* Work to be completed: Can you restate the records below word for word?

* Provided data:
────────────────────────────────────────

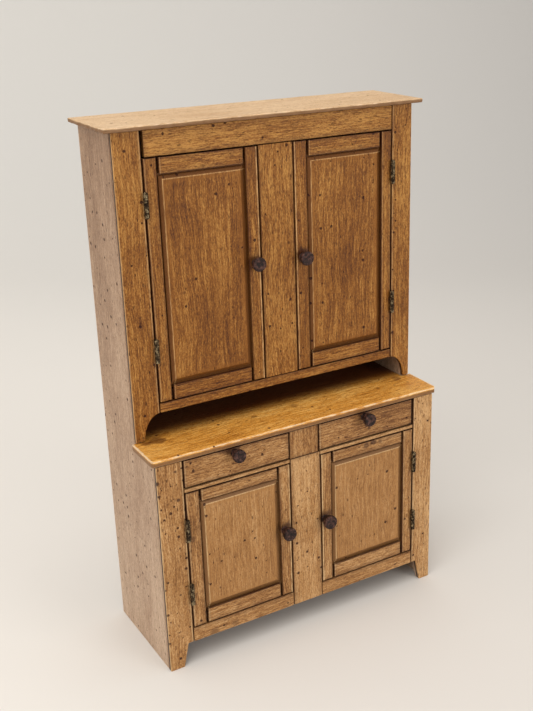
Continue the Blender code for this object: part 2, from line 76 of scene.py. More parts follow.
# How far a door's pieces reach out of sight behind each other, and the gap round a door
PANEL_STEP = 2.6 * MM
RAIL_TONGUE = 2.0 * MM
DOOR_GAP = 0.45 * MM

# The depths between which the worktop is painted darker towards the wall, a painted shade under the upper
# case, and the back panel's outer skin
WORKTOP_SHADE = (-6.5 * MM, 4.5 * MM)
BACK_SKIN = 1.0 * MM

# Easing of the arrises, welding of corners, and the angle from which an edge is sharp, in degrees
ARRIS_RADIUS = 0.16 * MM
BEVEL_ANGLE = 35
SHARP_ANGLE = 42
WELD_DISTANCE = 0.001 * MM

# Wood shading, down to the wood's surface. Distances are in shader millimetres, and frequencies per
# millimetre. A pair is a fade's two ends. Noise is (across the grain, along it, detail, roughness),
# and a grain layer has its weight in the tone before that.
GRAIN_LAYERS = {
    "streak": (1.5, 1.7, 0.035, 5.0, 0.68),
    "fine": (1.5, 4.0, 0.25, 3.0, 0.7),
    "speck": (1.1, 3.2, 1.5, 2.0, 0.6),
    "cloud": (0.9, 0.07, 0.03, 3.0, 0.55),
    "blotch": (0.5, 0.30, 0.12, 4.0, 0.65),
}
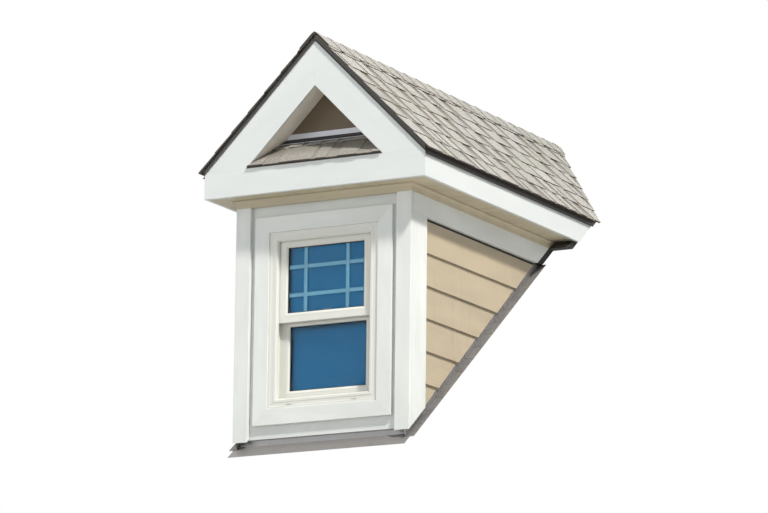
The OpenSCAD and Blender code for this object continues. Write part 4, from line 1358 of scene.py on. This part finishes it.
# %% World
world = bpy.data.worlds.new("studio")
world.use_nodes = True
bpy.context.scene.world = world
tree = world.node_tree
tree.nodes.clear()
aloft = split(tree, add(tree, "TexCoord").outputs["Generated"])["Z"]
ambient = blend(tree, fade(tree, aloft, -.5, .5), (.275, .275, .265, 1), (.30, .315, .33, 1))
shown = blend(tree, looked_at(tree), ambient, (1, 1, 1, 1))
backdrop = add(tree, "Background", {"Color": shown, "Strength": 1.0})
add(tree, "OutputWorld", {"Surface": backdrop.outputs[0]})

# %% Lamps
centre = (low_corner + high_corner) / 2


def lamp(name, azimuth, elevation, distance, size, power, colour):
    """A square soft lamp aimed at the middle of the object."""
    data = bpy.data.lights.new(name, "AREA")
    data.size, data.energy, data.color = size, power, colour
    made = bpy.data.objects.new(name, data)
    a, e = np.radians((azimuth, elevation))
    back = np.array([np.sin(a) * np.cos(e), -np.cos(a) * np.cos(e), np.sin(e)])
    made.location = centre + back * distance
    made.rotation_mode = "QUATERNION"
    made.rotation_quaternion = Vector(-back).to_track_quat("-Z", "Y")
    bpy.context.scene.collection.objects.link(made)


lamp("key_lamp", 57, 50, 20.0, 1.4, 5150, (1, .98, .95))
lamp("fill_lamp", -36, 15, 9.0, 5.0, 148, (.96, .98, 1))
lamp("back_lamp", 185, 8, 9.0, 5.0, 260, (1, .99, .97))
print("lamps:", {data.name: data.energy for data in bpy.data.lights})

# %% [markdown]
# ## Camera
# The view is from below: about 29 degrees to the right of the front and 12 degrees under it, from 26
# metres away. A nearer camera would show the dormer as large, but its edges would converge more. A long
# lens brings it close without changing that.

# %% Camera
eye = Vector((12.230, -21.587, -4.286))
aim = Vector((.13, .45, 1.10))
roll = np.radians(.66)
camera_data = bpy.data.cameras.new("far_camera")
camera_data.lens, camera_data.sensor_width = 222, 36
camera_data.clip_start, camera_data.clip_end = .1, 500
camera = bpy.data.objects.new("far_camera", camera_data)
turned = (aim - eye).to_track_quat("-Z", "Y").to_matrix() @ Matrix.Rotation(roll, 3, "Z")
camera.location = eye
camera.rotation_mode = "QUATERNION"
camera.rotation_quaternion = turned.to_quaternion()
bpy.context.scene.collection.objects.link(camera)
bpy.context.scene.camera = camera
bpy.context.scene.view_settings.view_transform = "Standard"
print("camera", round((aim - eye).length, 2), "m away")

# %% Sizes and the last line
dressed_box = [list(corner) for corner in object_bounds()]
print("dressed model from", np.round(dressed_box[0], 3), "to", np.round(dressed_box[1], 3))
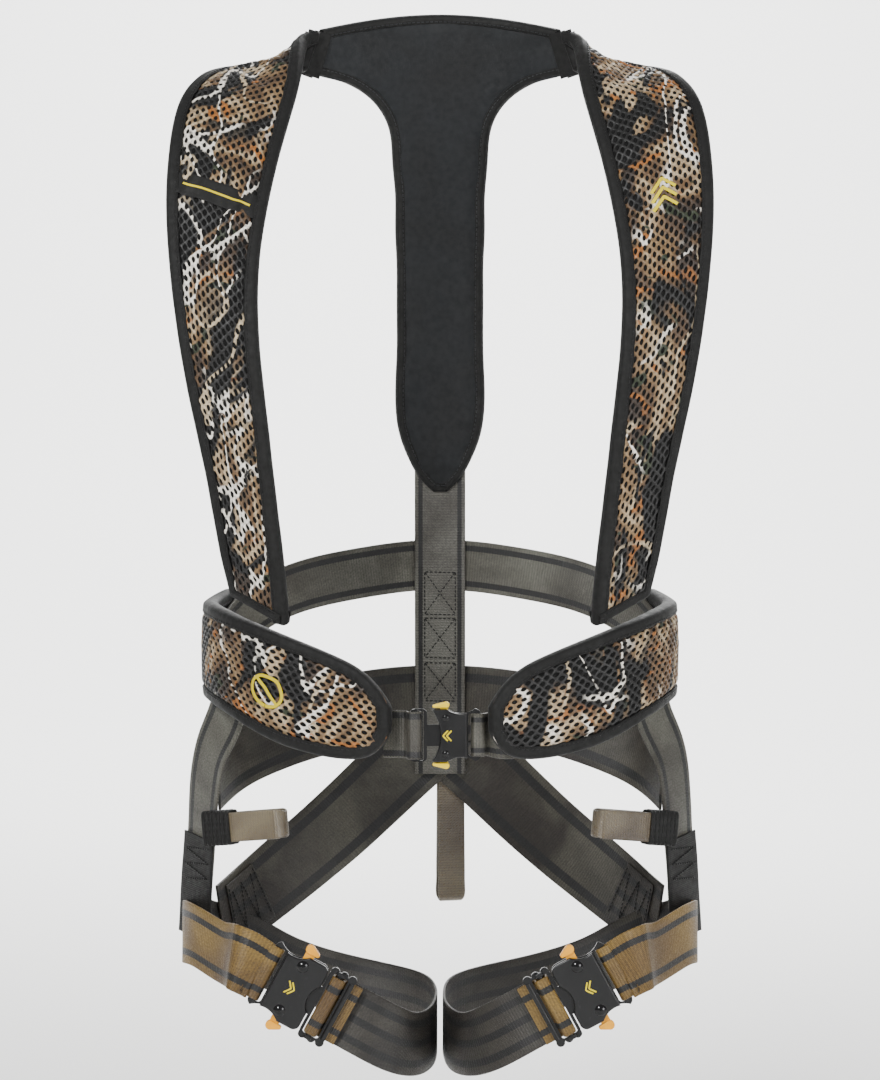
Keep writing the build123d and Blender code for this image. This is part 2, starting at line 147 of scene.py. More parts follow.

────────────────────────────────────────

* Written reply:
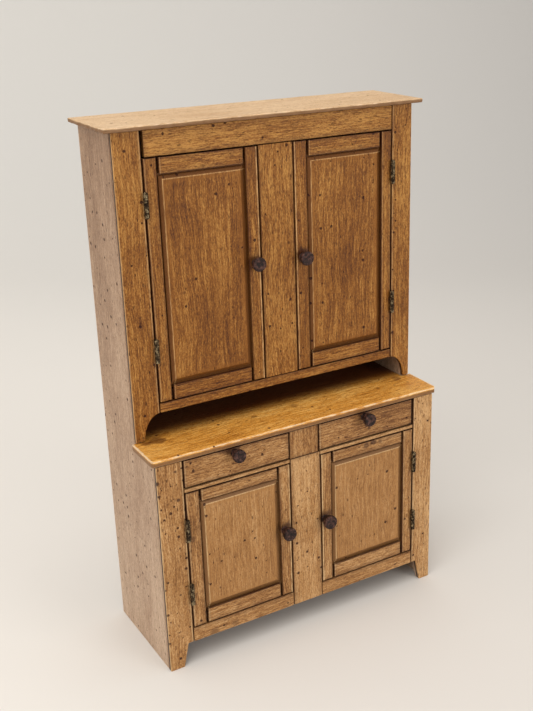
Continue the Blender code for this object: part 2, from line 76 of scene.py. More parts follow.
# How far a door's pieces reach out of sight behind each other, and the gap round a door
PANEL_STEP = 2.6 * MM
RAIL_TONGUE = 2.0 * MM
DOOR_GAP = 0.45 * MM

# The depths between which the worktop is painted darker towards the wall, a painted shade under the upper
# case, and the back panel's outer skin
WORKTOP_SHADE = (-6.5 * MM, 4.5 * MM)
BACK_SKIN = 1.0 * MM

# Easing of the arrises, welding of corners, and the angle from which an edge is sharp, in degrees
ARRIS_RADIUS = 0.16 * MM
BEVEL_ANGLE = 35
SHARP_ANGLE = 42
WELD_DISTANCE = 0.001 * MM

# Wood shading, down to the wood's surface. Distances are in shader millimetres, and frequencies per
# millimetre. A pair is a fade's two ends. Noise is (across the grain, along it, detail, roughness),
# and a grain layer has its weight in the tone before that.
GRAIN_LAYERS = {
    "streak": (1.5, 1.7, 0.035, 5.0, 0.68),
    "fine": (1.5, 4.0, 0.25, 3.0, 0.7),
    "speck": (1.1, 3.2, 1.5, 2.0, 0.6),
    "cloud": (0.9, 0.07, 0.03, 3.0, 0.55),
    "blotch": (0.5, 0.30, 0.12, 4.0, 0.65),
}
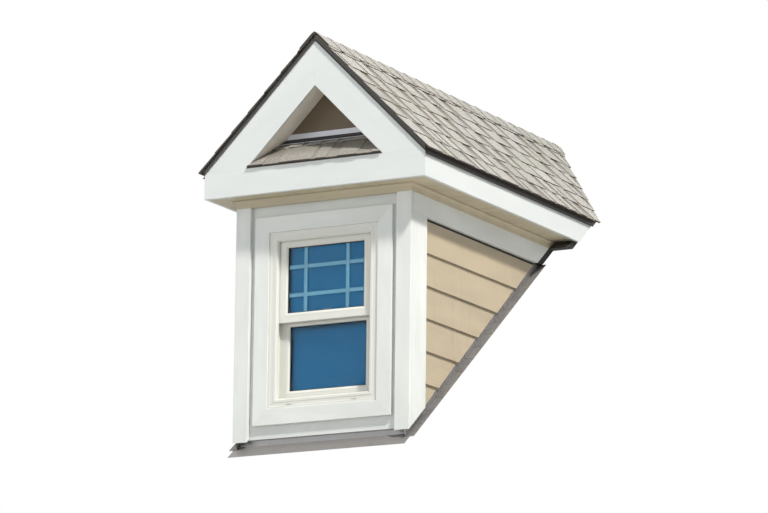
The OpenSCAD and Blender code for this object continues. Write part 4, from line 1358 of scene.py on. This part finishes it.
# %% World
world = bpy.data.worlds.new("studio")
world.use_nodes = True
bpy.context.scene.world = world
tree = world.node_tree
tree.nodes.clear()
aloft = split(tree, add(tree, "TexCoord").outputs["Generated"])["Z"]
ambient = blend(tree, fade(tree, aloft, -.5, .5), (.275, .275, .265, 1), (.30, .315, .33, 1))
shown = blend(tree, looked_at(tree), ambient, (1, 1, 1, 1))
backdrop = add(tree, "Background", {"Color": shown, "Strength": 1.0})
add(tree, "OutputWorld", {"Surface": backdrop.outputs[0]})

# %% Lamps
centre = (low_corner + high_corner) / 2


def lamp(name, azimuth, elevation, distance, size, power, colour):
    """A square soft lamp aimed at the middle of the object."""
    data = bpy.data.lights.new(name, "AREA")
    data.size, data.energy, data.color = size, power, colour
    made = bpy.data.objects.new(name, data)
    a, e = np.radians((azimuth, elevation))
    back = np.array([np.sin(a) * np.cos(e), -np.cos(a) * np.cos(e), np.sin(e)])
    made.location = centre + back * distance
    made.rotation_mode = "QUATERNION"
    made.rotation_quaternion = Vector(-back).to_track_quat("-Z", "Y")
    bpy.context.scene.collection.objects.link(made)


lamp("key_lamp", 57, 50, 20.0, 1.4, 5150, (1, .98, .95))
lamp("fill_lamp", -36, 15, 9.0, 5.0, 148, (.96, .98, 1))
lamp("back_lamp", 185, 8, 9.0, 5.0, 260, (1, .99, .97))
print("lamps:", {data.name: data.energy for data in bpy.data.lights})

# %% [markdown]
# ## Camera
# The view is from below: about 29 degrees to the right of the front and 12 degrees under it, from 26
# metres away. A nearer camera would show the dormer as large, but its edges would converge more. A long
# lens brings it close without changing that.

# %% Camera
eye = Vector((12.230, -21.587, -4.286))
aim = Vector((.13, .45, 1.10))
roll = np.radians(.66)
camera_data = bpy.data.cameras.new("far_camera")
camera_data.lens, camera_data.sensor_width = 222, 36
camera_data.clip_start, camera_data.clip_end = .1, 500
camera = bpy.data.objects.new("far_camera", camera_data)
turned = (aim - eye).to_track_quat("-Z", "Y").to_matrix() @ Matrix.Rotation(roll, 3, "Z")
camera.location = eye
camera.rotation_mode = "QUATERNION"
camera.rotation_quaternion = turned.to_quaternion()
bpy.context.scene.collection.objects.link(camera)
bpy.context.scene.camera = camera
bpy.context.scene.view_settings.view_transform = "Standard"
print("camera", round((aim - eye).length, 2), "m away")

# %% Sizes and the last line
dressed_box = [list(corner) for corner in object_bounds()]
print("dressed model from", np.round(dressed_box[0], 3), "to", np.round(dressed_box[1], 3))
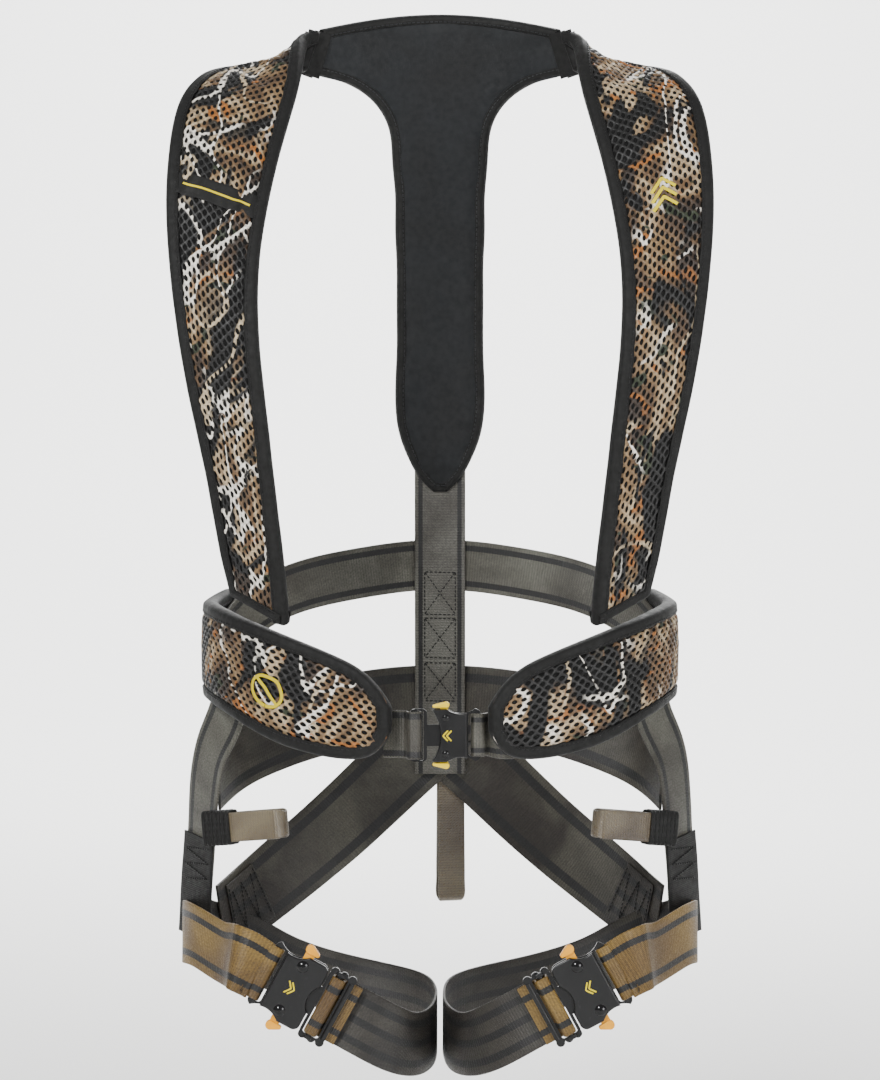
Keep writing the build123d and Blender code for this image. This is part 2, starting at line 147 of scene.py. More parts follow.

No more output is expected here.